We don't sit around and wait for all that legality and all that other stuff like,
I tell you what, me and Jihad, we are not sitting around waiting. We are soldiers in this thing.
And at that time, Jihad is just Panthers, but we understand, you know, no, we're in this war. It's not rhetoric, you know. It's war, you know. So I want people to know, and I would tell them like you gotta imagine. Harriet Tubman, how many times was she back and forth risking her life to free people? No, she knew that every time she was risking her life, going, coming, going, coming, carrying a gun, you know. So this is real.
Ashanti Alston
This is not I'm not entertaining you by telling you this story. I want you to get something from this and some of the things that are also required, so that you do not think that we do this all through all the protests and voting and some magical way the Empire just gon fall. No, no. So...
Dartricia Rollins
...you gotta make it fall.
Ashanti Alston
You gotta make it fall. And I think that many of us, even our folks, are still caught up in that American exceptionalism. No man and you can always see how this society is always this empire is the most murderous, vicious, evil thing that has always existed. Do not think that they won't do you the same way they did everybody else that opposed them and will do until they are defeated.
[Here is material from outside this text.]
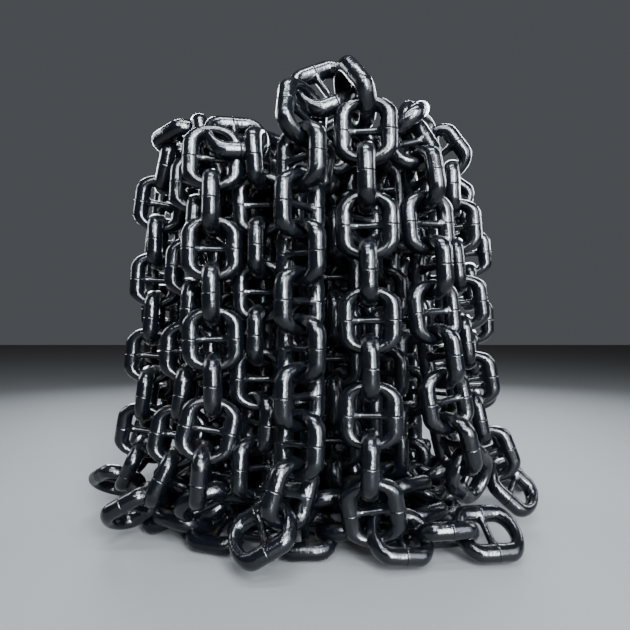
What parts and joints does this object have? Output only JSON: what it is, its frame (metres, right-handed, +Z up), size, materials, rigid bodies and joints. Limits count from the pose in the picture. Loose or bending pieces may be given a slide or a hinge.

Ashanti Omowali Alston is a Revolutionary, speaker, writer, organizer, motivator. Ashanti is one of the few former members of the Black Panther Party who identifies as an anarchist in the tradition of New Afrikan ancestor Kwesi Balagoon (BPP & BLA) within the Black Liberation Movement. As a result of his membership in both the BPP and Black Liberation Army (BLA), he served a total of 14 years as a political prisoner and prisoner-of-war. He is currently on the Steering Committee of the National Jericho Movement to free U.S. political prisoners. On top of all that, he is an Elder-co-parenting two youngins’ and a grandfather of a small “maroon nation.” Ashanti resides in Providence, Rhode Island.